▶ Short task
Count the lines below that contain the word "scene", and reply with that number alone.
Start of Dataset section
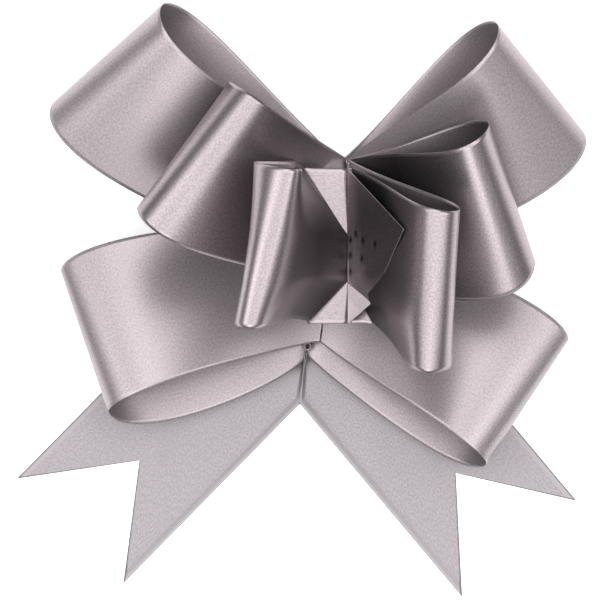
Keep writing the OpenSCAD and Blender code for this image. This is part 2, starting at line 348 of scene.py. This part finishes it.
endTab = {
    "crownTop": (7.45, 32.3, 19.6), "pullTop": (7.45, 18.8, 18.1), "pullBottom": (7.4, 9.6, 18.1),
    "crownBottom": (7.45, 1.4, 19.6), "point": (17.9, 19.8, 36.0), "knee": (12.2, 5.6, 19.9),
    "welds": [(8.9, 19.4), (7.9, 18.2), (10.3, 18.0), (12.6, 17.2), (7.9, 15.2), (10.1, 14.4), (7.9, 11.9)],
    "weldDepth": 0.22, "length": 0.0205,
    "paintedFoldShade": 0.4, "shadedFrom": 20.2, "shadedBy": 22.5,   # painted shade, darker above these heights
}


def weldMarks(points, spots):
    # a small upright oval dent around each spot, falling off like a bell in both directions
    marks = np.zeros(points.shape[:2])
    for x, y in spots:
        marks += np.exp(-((points[..., 0] - x) / 0.32) ** 2 - ((points[..., 1] - y) / 0.7) ** 2)
    return np.clip(marks, 0, 1)


def tabGrid(spec, columns=80):
    # straight lines from the gathered edge to the cut edge, both edges walked from bottom to top
    across = np.linspace(-1, 1, 201)
    marks = [-1, pulledIn["bottom"], pulledIn["top"], 1]
    gathered = [spec["crownBottom"], spec["pullBottom"], spec["pullTop"], spec["crownTop"]]
    cut = [spec["crownBottom"], spec["knee"], spec["point"], spec["crownTop"]]
    inner = np.stack([np.interp(across, marks, [p[i] for p in gathered]) for i in range(3)], -1)
    outer = np.stack([np.interp(across, marks, [p[i] for p in cut]) for i in range(3)], -1)
    share = np.linspace(0, 1, columns + 1)[:, None, None]
    bow = 0.5 * np.sin(np.pi * share) * np.array([0.6, 0, -0.4])
    return inner + (outer - inner) * share + bow * np.linalg.norm(outer - inner, axis=1)[None, :, None] / 20


tabPoints = tabGrid(endTab)[:, ::-1]
tabMarks = weldMarks(tabPoints, endTab["welds"])
tabPoints = tabPoints + tabMarks[..., None] * endTab["weldDepth"] * np.array([0.85, 0, -0.5])
tab = surfaceFromGrid("end_tab_ribbon", tabPoints, pearl, 2 * ribbon["thickness"])
paintPoints(tab, "weldMark", tabMarks)
# painted shade: the tab's colour is darkened above shadedFrom, fully above shadedBy
above = ramp(tabPoints[..., 2], endTab["shadedFrom"], endTab["shadedBy"])
paintPoints(tab, "paintedFoldShade", endTab["paintedFoldShade"] * above)
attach(tab, "end_tab")
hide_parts("end_tab")
print("end tab made")


tails = {
    "tail_left": {"turn": 225.5, "side": -1, "crossing": (-2.0, -15.2), "lie": 0.12},
    "tail_right": {"turn": 310.0, "side": 1, "crossing": (-2.2, -15.2), "lie": 0.4},
}
tailCut = {
    "length": 52.5, "vDepth": 20.5,
    "neckLow": (-0.9, -4.8), "neckHigh": (1.0, 9.0), "neckArea": 250,
}


def tailGrid(spec):
    # from the gathered neck the lanes fan out to the full width, then run straight to the V cut
    across = np.linspace(0, 1, 61)
    ahead, outward = aim(spec["turn"])[:2], aim(spec["turn"] + spec["side"] * 90)[:2]
    cross = np.array(spec["crossing"])
    low, high = np.array(tailCut["neckLow"]), np.array(tailCut["neckHigh"])
    neck = low + across[:, None] * (high - low) - np.array([spec["side"] * 0.2, 0])
    straight = cross + across[:, None] * ribbon["width"] * outward
    reach = tailCut["length"] - tailCut["vDepth"] * (1 - np.abs(2 * across - 1))
    end = straight + reach[:, None] * ahead
    share = np.linspace(0, 1, 31)[:, None, None]
    plan = np.concatenate([neck + (straight - neck) * share[:-1],
                           straight + (end - straight) * np.linspace(0, 1, 61)[:, None, None]], 0)
    ruck = np.concatenate([(1 - share[:-1, 0, 0]) ** 1.5, np.zeros(61)])[:, None]
    curl = 0.7 * np.exp(-(across / 0.035) ** 2)
    z = spec["lie"] + 0.5 * ruck * (1 + np.sin(across * 19 + 1)) + curl
    return np.concatenate([plan, z[..., None] + 0 * plan[..., :1]], 2)


for name, spec in tails.items():
    grid = tailGrid(spec)
    if spec["side"] > 0:
        grid = grid[:, ::-1]
    # painted light: the tails take their own lit copy of the finish
    tail = surfaceFromGrid(name + "_ribbon", grid, pearlTailLitCopy, ribbon["thickness"])
    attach(tail, name)
    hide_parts(name)
print("tails made")


# the tie's own gathered lines, from front to rear, as gatherLine gives them
tie = {
    "front_gather": (7.5, 17.0, 90.0, 15.5, 18.0),
    "second_gather": gatherLine["second"],
    "third_gather": gatherLine["third"],
    "fourth_gather": (5.0, 16.5, 82.0, 15.5, 4.5),
    "rear_gather": gatherLine["rear"],
}
# pleat sizes in mm, and the painted shade that darkens all the pleats evenly
crimp = {
    "width": 1.6, "pitch": 2.6, "height": 0.09, "lean": 1.4, "sink": 0.3, "sinkFullAbove": 4,
    "thickness": 0.2, "paintedFoldShade": 0.15,
}


def gatherGrid(name):
    # small even pleats along the line: height times sin of the distance over the pitch, leaning a little
    x, y, turn, half, z = tie[name]
    along = np.linspace(-1, 1, 241)
    across = np.linspace(-0.5, 0.5, 9)
    way, side = aim(turn), aim(turn - 90)
    centre = np.array([x, y, z]) + along[:, None] * half * way
    if name == "front_gather":
        centre[:, 2] += frontRise(along)[0]
    phase = 2 * np.pi * along[:, None] * half / crimp["pitch"] + crimp["lean"] * across
    height = crimp["height"] * np.sin(phase) * (0.8 + 0.2 * np.sin(along[:, None] * 9.0))
    width = crimp["width"] * (1 - 0.12 * np.cos(phase * 0.5) ** 2)
    grid = centre[:, None, :] + across[:, None] * width[..., None] * side
    grid[..., 2] += height - crimp["sink"] * min(1, z / crimp["sinkFullAbove"])
    return grid


for name in tie:
    grid = gatherGrid(name)
    pleats = surfaceFromGrid(name + "_pleats", grid, pearl, crimp["thickness"])
    # painted shade, even over the pleats
    paintPoints(pleats, "paintedFoldShade", np.full(grid.shape[:2], crimp["paintedFoldShade"]))
    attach(pleats, "tie")
    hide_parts(name)
print("gathers pleated")

pullRibbon = {"width": 5.0, "apart": 10.0, "top": 18.45, "bottom": 0.25, "cup": 0.12}
# which end of the gathers each one runs through
pullEnds = {"upper_pull_ribbon": 1, "lower_pull_ribbon": -1}


def pullGrid(spec, end):
    # straight down from gather to gather, turning with each, its width along them
    lines = np.array([tie[name] for name in tie])[::-1]
    z = np.linspace(spec["top"], spec["bottom"], 121)
    x, y, turn = [np.interp(z, lines[:, 4], lines[:, i]) for i in range(3)]
    way = np.stack([np.cos(np.radians(turn)), np.sin(np.radians(turn)), 0 * z], -1)
    centre = np.stack([x, y, z], -1) + end * spec["apart"] / 2 * way
    across = np.linspace(-0.5, 0.5, 13)
    cupped = spec["cup"] * (across * 2) ** 2
    side = np.stack([way[:, 1], -way[:, 0], 0 * z], -1)
    lanes = centre[:, None, :] + across[:, None] * spec["width"] * way[:, None, :]
    return lanes + cupped[:, None] * side[:, None, :]


for name, end in pullEnds.items():
    grid = pullGrid(pullRibbon, end)
    pull = surfaceFromGrid(name + "_strip", grid, pullPearl, ribbon["thickness"])
    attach(pull, "tie")
    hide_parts(name)
    print(name, "length", round(flatLength(grid), 1), "mm")

curl = {
    "place": -11.5, "outer": 0.8, "inner": 0.5, "turns": 1.3, "startAngle": 2.2,
    "low": 0.75, "high": 2.9, "thickness": 0.2,
}


def curlGrid(spec):
    # a short roll standing on the rear gather, winding inwards: radius falls evenly with the angle
    x, y, turn, half, z = tie["rear_gather"]
    centre = np.array([x, y, 0]) + spec["place"] * aim(turn)
    share = np.linspace(0, 1, 73)[:, None]
    angle = 2 * np.pi * spec["turns"] * share + spec["startAngle"]
    radius = spec["outer"] + (spec["inner"] - spec["outer"]) * share
    height = spec["low"] + (spec["high"] - spec["low"]) * np.linspace(0, 1, 9)
    flat = np.broadcast_arrays(radius * np.cos(angle), radius * np.sin(angle), height + 0 * share)
    return np.stack(flat, -1) + centre


curlPoints = curlGrid(curl)
roll = surfaceFromGrid("pull_ribbon_curl_roll", curlPoints, pullPearl, curl["thickness"])
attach(roll, "tie")
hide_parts("pull_ribbon_curl")
print("pull ribbons and curl made")


studio = {
    "camera": (-2.1, 6.2, 475.0), "lens": 137.0,
    # height, light
    "sky": [(0.0, 0.02), (0.38, 0.06), (0.60, 0.46), (0.80, 1.45), (0.94, 1.80), (1.0, 1.65)],
    # place, size, power
    "softboxes": [
        ((-330, 60, 400), 240, 0.42), ((330, 60, 400), 240, 0.42),
        ((0, -300, 380), 280, 0.65), ((0, 360, 400), 280, 0.5),
    ],
    "aimedAt": (5, 5, 20),
    "floorHalf": 3.0, "floorHeight": -0.00005,
    "floorGlow": 0.40,
    "gamma": 0.88,
}


def floorAndLights():
    # a wide pale floor just under the bow, and soft boxes above it on all four sides of the camera
    half, low = studio["floorHalf"], studio["floorHeight"]
    mesh = bpy.data.meshes.new("floor")
    corners = [(-half, -half, low), (half, -half, low), (half, half, low), (-half, half, low)]
    mesh.from_pydata(corners, [], [(0, 1, 2, 3)])
    floor = bpy.data.objects.new("floor", mesh)
    bpy.context.scene.collection.objects.link(floor)
    paint = bpy.data.materials.new("paleFloor")
    paint.use_nodes = True
    skin = paint.node_tree.nodes["Principled BSDF"]
    skin.inputs["Base Color"].default_value = (0.95, 0.95, 0.95, 1)
    skin.inputs["Roughness"].default_value = 0.9
    skin.inputs["Emission Color"].default_value = (1, 1, 1, 1)
    skin.inputs["Emission Strength"].default_value = studio["floorGlow"]
    mesh.materials.append(paint)
    for place, size, power in studio["softboxes"]:
        data = bpy.data.lights.new("softbox", "AREA")
        data.shape = "SQUARE"
        data.size = size * mm
        data.energy = power
        lamp = bpy.data.objects.new("softbox", data)
        lamp.location = [c * mm for c in place]
        bpy.context.scene.collection.objects.link(lamp)
        towards = np.array(studio["aimedAt"]) * mm - np.array(lamp.location)
        lamp.rotation_euler = Vector(towards).to_track_quat("-Z", "Y").to_euler()
    world = bpy.data.worlds.new("studioWorld")
    bpy.context.scene.world = world
    world.use_nodes = True
    tree = world.node_tree
    # light from overhead that fades towards the horizon
    coords = tree.nodes.new("ShaderNodeTexCoord")
    split = tree.nodes.new("ShaderNodeSeparateXYZ")
    link(tree, coords.outputs["Generated"], split.inputs["Vector"])
    skyRamp = tree.nodes.new("ShaderNodeValToRGB")
    for k, (height, light) in enumerate(studio["sky"]):
        stop = skyRamp.color_ramp.elements[k] if k < 2 else skyRamp.color_ramp.elements.new(height)
        stop.position = height
        stop.color = (light, light, light, 1)
    link(tree, split.outputs["Z"], skyRamp.inputs["Fac"])
    link(tree, skyRamp.outputs["Color"], tree.nodes["Background"].inputs["Color"])


def cameraAbove():
    data = bpy.data.cameras.new("camera")
    data.lens = studio["lens"]
    data.sensor_width = 36
    camera = bpy.data.objects.new("camera", data)
    camera.location = [c * mm for c in studio["camera"]]
    bpy.context.scene.collection.objects.link(camera)
    bpy.context.scene.camera = camera


floorAndLights()
cameraAbove()
bpy.context.scene.view_settings.view_transform = "Standard"
bpy.context.scene.view_settings.gamma = studio["gamma"]
print("scene finished")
End of Dataset section
▶ Complete answer
9